Harper’s Ottawa: games and trickery

Stephen Harper would like to run a majority government. Who wouldn’t, in his circumstances? When the choice is between the kind of…

Stephen Harper would like to run a majority government.

Who wouldn’t, in his circumstances?

When the choice is between the kind of compromises that make minority parliaments work, or running the country by imperial fiat, what would you pick?

Trouble is, a majority of Canadians don’t want Steve in charge.

Handicapped by the charisma of a jellyfish and a record of running down Canada for not being sufficiently American, he can’t get past that crucial 40 per cent margin.

This is encouraging evidence that at least 60 per cent of Canadians who vote have memories. They haven’t forgotten that the Conservative Party is really the Reform Party, which came into being because Brian Mulroney wasn’t cutting social spending fast enough.

They haven’t forgotten that Harper once called Canada “a northern European welfare state” and bemoaned the fact that we aren’t more like conservative America.

They remember that Public Safety Minister Stockwell Day once tried to push down the Bentley beer parlour with prayer, and that Ontario is still struggling to recover from Finance Minister Jim Flaherty’s part in the Common Sense Debacle.

Many Ontarians still recall that John Baird, now the minister responsible for protecting oil profits from environmental regulations, once held welfare rates in Canada’s most populous province to starvation levels while spending freely on himself, enjoying $200 “working dinners” and employing a $4,900 image consultant to help him sell his message of fiscal responsibility.

And unless they have very short memories, they haven’t forgotten that last month, in a time of declining manufacturing jobs all over the country, Flaherty shrugged off the lay-off of 1,200 automotive workers in his own riding with the observation that “People who have been losing jobs have been getting other jobs.”

With no majority government on the near horizon, the Conservatives’ second choice is to govern as if they had one anyway.

Why not, when the opposition Liberals are even weaker than they are?

The worst that Steve can see happening at the polls is another Conservative minority.

Oh, and the waste of millions of dollars in taxpayers money.

Harper is both an ideologue and a cunning strategist.

The fact that a majority of Canadians voted against his party is at worst a practical consideration.

The constraints of democracy are frustrating, but with good planning they can always be circumvented.

Plan A, authored by government house leader Peter Van Loan, took the form of a thick blue book full of tactics to delay, subvert and bully parliamentary committees and push the government agenda through.

After Plan A was leaked to the media it bogged down badly.

Harper would like to do what other prime ministers have done before him: shut Parliament down, drop the writ and try again for a better shake of the dice.

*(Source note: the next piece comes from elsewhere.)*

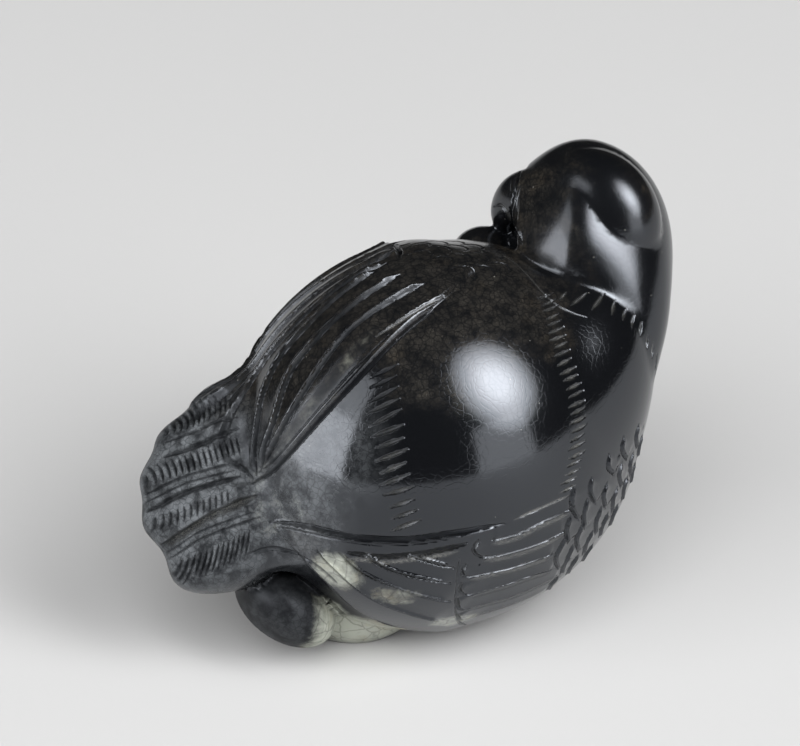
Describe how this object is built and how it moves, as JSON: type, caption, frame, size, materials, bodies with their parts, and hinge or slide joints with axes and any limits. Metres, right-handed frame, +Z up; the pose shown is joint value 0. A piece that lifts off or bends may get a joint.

But his hands are tied by a law of his own passing which, following the US model, places federal elections on a regular schedule, which only the opposition can break.

Enter Plan B. Prorogue Parliament, get rid of all those unco-operative committees, start fresh with a throne speech, and then bring every item forward as a matter of confidence, throwing down a daily gauntlet until the House finally falls.

It’s hard to imagine a more cynical strategy, but it might just work.

People detest bullies, but they’ll elect them over victims every time.

All this gamesmanship might pay off, but it obscures the democratic reality that, when it comes to policy, a clear majority of Canadians oppose Harper on most of his major issues.

Only four out of 10 Canadians polled supported Harper’s decision last year to extend Canada’s Afghanistan mission to 2009. This May, 74 per cent were in favour of meeting our Kyoto Accord commitment, which Harper has always dismissed.

One of the most transparent ploys in the whole weary charade came when Harper told a press conference that (smirk smirk, my campaign manager is going to be so annoyed with me for saying this but) a minority government is the only foreseeable outcome of an election any time soon.

Translation: we know our agenda scares the hell out of you, but don’t be afraid to vote for us, we can’t get a majority anyway.

Conservative strategists know that most Canadians would as soon be governed by Toad of Toad Hall as by a Stephen Harper majority, so they decided the PM would “let slip” that they don’t expect to get one.

It’s not out of the question that these carnival tricks could get Harper the majority he wants, allowing him to push through policies with which few Canadians agree.

If he succeeds in gaining control of Parliament by trickery, bullying, and media manipulation, and then proceeds to push forward unpopular policies that would never survive an open, intelligent, public discussion, Harper will have taken the country one giant step toward a conservative American style of government — exactly the direction he’s always believed we should be moving.